The expats might find that Madrid would be treating us as they currently treat non-Europeans, or (for those who remember) as we were treated before Britain joined the EU. We could expect the return of visas, convertible accounts and those hard-to-obtain work-permits (we have over 30% unemployment in Andalucía). We would lose all and any voting rights if we stayed in Spain - in European and local elections as we have now (not that the former do us any good - there are twenty million unrepresented Europeans currently living in another European country without a voice in Brussels). We would lose Spanish health privileges and that over-65 bus pass. The demand for property would fall, and property-values in expat towns like Bédar, Benhavís and Benissa would crumble.
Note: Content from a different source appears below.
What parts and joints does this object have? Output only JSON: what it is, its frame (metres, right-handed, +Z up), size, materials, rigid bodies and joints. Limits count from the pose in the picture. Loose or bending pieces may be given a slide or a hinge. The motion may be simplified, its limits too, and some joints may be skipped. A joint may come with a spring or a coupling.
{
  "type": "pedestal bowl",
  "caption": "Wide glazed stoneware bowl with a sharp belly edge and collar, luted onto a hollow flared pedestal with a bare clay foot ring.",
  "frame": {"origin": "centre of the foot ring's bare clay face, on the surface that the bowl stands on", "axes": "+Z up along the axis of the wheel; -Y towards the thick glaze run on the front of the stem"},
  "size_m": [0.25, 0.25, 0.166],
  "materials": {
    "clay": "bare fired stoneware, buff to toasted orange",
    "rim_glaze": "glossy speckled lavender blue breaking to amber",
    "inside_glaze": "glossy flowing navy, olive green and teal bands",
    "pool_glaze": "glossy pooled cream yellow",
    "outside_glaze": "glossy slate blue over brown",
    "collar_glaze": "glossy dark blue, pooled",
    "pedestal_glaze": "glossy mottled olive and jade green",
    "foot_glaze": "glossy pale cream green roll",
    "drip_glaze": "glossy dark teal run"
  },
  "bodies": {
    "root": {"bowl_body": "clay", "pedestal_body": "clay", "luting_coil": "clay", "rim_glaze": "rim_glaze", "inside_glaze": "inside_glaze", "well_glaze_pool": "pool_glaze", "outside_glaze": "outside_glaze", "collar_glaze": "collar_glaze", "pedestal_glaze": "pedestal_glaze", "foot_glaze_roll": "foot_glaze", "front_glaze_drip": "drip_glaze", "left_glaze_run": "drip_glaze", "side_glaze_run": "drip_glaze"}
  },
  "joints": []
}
If the racists really took over in the UK and deportations became a reality, we could even be subject to the same treatment. Spain, they say, would never throw out the British because it makes too much money from our presence in those small towns in forgotten parts of the coast previously mentioned. Madrid is already inflicting the Modelo 720 on us (a declaration to the tax-authority of our world-wide ownings), declaring some/many of our homes in Andalucía to be 'illegal', supporting the Valencian 'Land Grabs', curtailing our pin-money rental plans and, in general, either ignoring us or treating us without much enthusiasm. We have no voice in Madrid and little anywhere else beyond Mijas and Calpe. Helen and Len Prior, whose home was demolished eight years ago in Vera, Almería, and who have lived ever since amongst the ruins of the villa, are our most famous members.
I don't think that the UK will vote for a 'Brexit', but the possible plight of two million Britons in Europe, and 750,000 in Spain, is certainly not going to influence the vote in any way whatsoever.